Re: [alto] alto transport streams (Re: early reviews)

Mark Nottingham <mnot@mnot.net> Fri, 22 July 2022 03:00 UTC

Feedback-ID: ie6694242:Fastmail
Content-Type: text/plain; charset="us-ascii"
Mime-Version: 1.0 (Mac OS X Mail 16.0 \(3696.100.31\))
From: Mark Nottingham <mnot@mnot.net>
In-Reply-To: <CANUuoLoGYYO3PczKzCyvnrNoqGUa0Zfn8rr-x+Hz2dzqLFBVww@mail.gmail.com>
Date: Fri, 22 Jul 2022 13:00:40 +1000
Cc: Spencer Dawkins <spencerdawkins.ietf@gmail.com>, Martin Duke <martin.h.duke@gmail.com>, IETF ALTO <alto@ietf.org>
Content-Transfer-Encoding: quoted-printable
Message-Id: <EF370A5A-1005-4F81-98F8-CB7117B9513F@mnot.net>
References: <CANUuoLoGYYO3PczKzCyvnrNoqGUa0Zfn8rr-x+Hz2dzqLFBVww@mail.gmail.com>
To: "Y. Richard Yang" <yry@cs.yale.edu>
Archived-At: <https://mailarchive.ietf.org/arch/msg/alto/HgmIGTygdDHeM0FCiheUAq1UcJM>
Subject: Re: [alto] alto transport streams (Re: early reviews)
Precedence: list

Hi Richard,

I'm just going to give some impressions while reading this, FWIW.
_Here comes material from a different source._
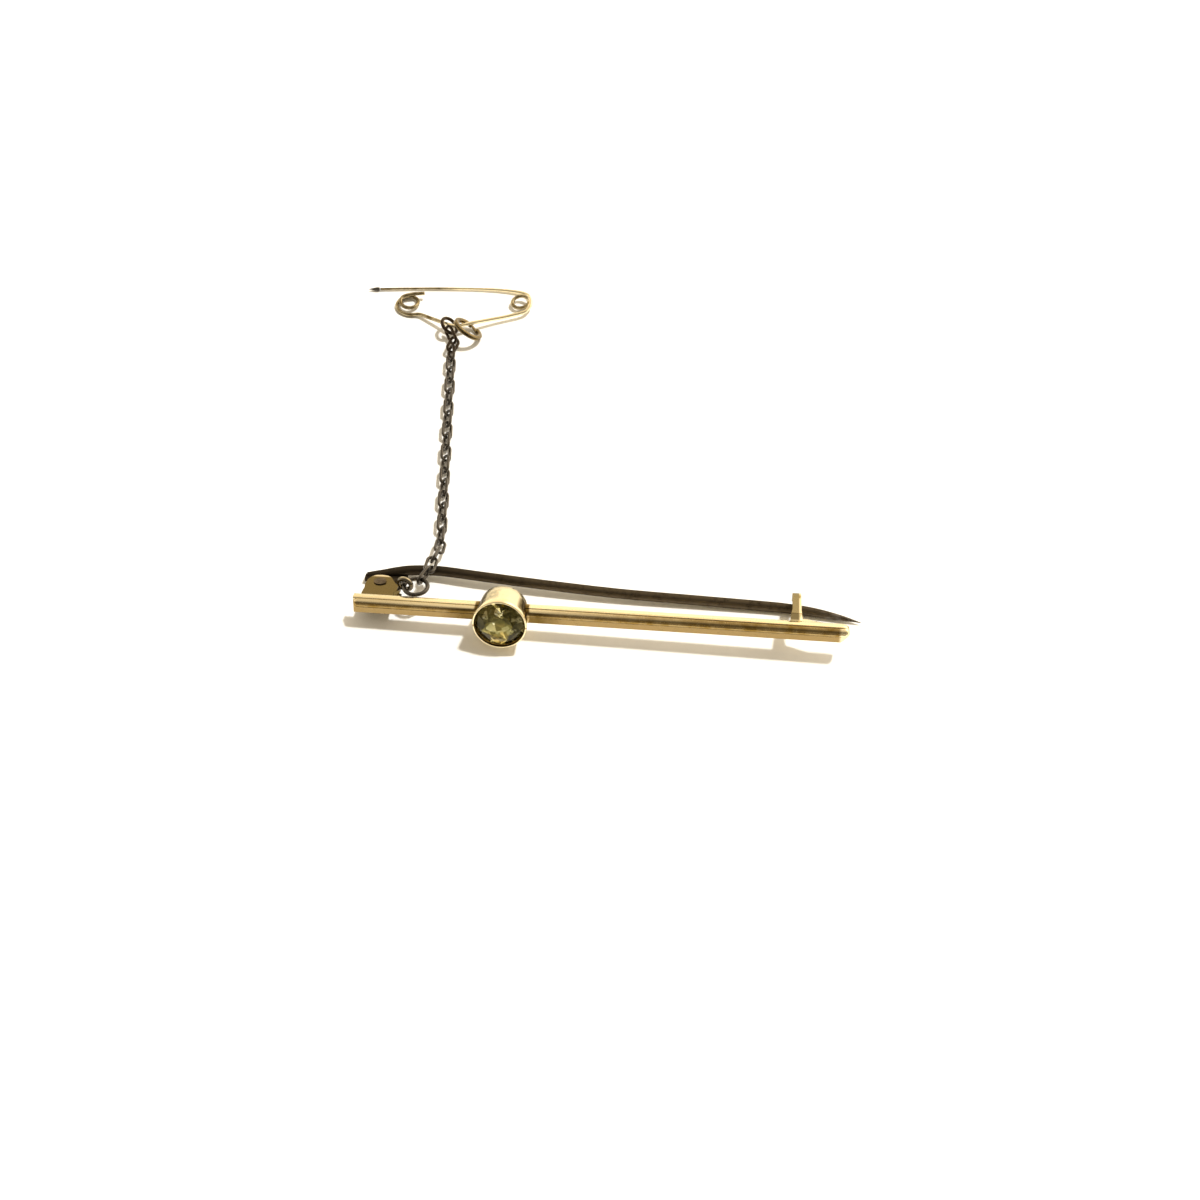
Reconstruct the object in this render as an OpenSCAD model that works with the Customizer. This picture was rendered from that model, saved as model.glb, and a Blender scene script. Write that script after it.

> On 22 Jul 2022, at 6:20 am, Y. Richard Yang <yry@cs.yale.edu> wrote:
> 
> Hi Mark, Martin, Spencer,
> 
> First, thank you so much for the reviews. Sorry for the delay in responding asap, due to summer and travel.
> 
> One common comment we see from all three of you, in different texts, is essentially on the service model of the current document (https://datatracker.ietf.org/doc/draft-ietf-alto-new-transport/): how much control on the ordering of the messages (Mark/Martin), in-order or not (Spencer). Hence, after the meeting early morning today, we feel that we should start a single thread to discuss this issue. We will send a summary of our responses to each of your individual reviews later.
> 
> To help make clear the problem and the current design, let's start by summarizing the transport model of ALTO/SSE (RFC8895; https://datatracker.ietf.org/doc/html/rfc8895). We will state the problem as abstract as possible to see the essence of the problem and the potential design choices:
> - P1: A server offers multiple resources R = {R[1], R[2], R[3], R[4], ...}, where each R[i]i is represnted by a URI;

Good so far; that's pretty much a description of every use of HTTP.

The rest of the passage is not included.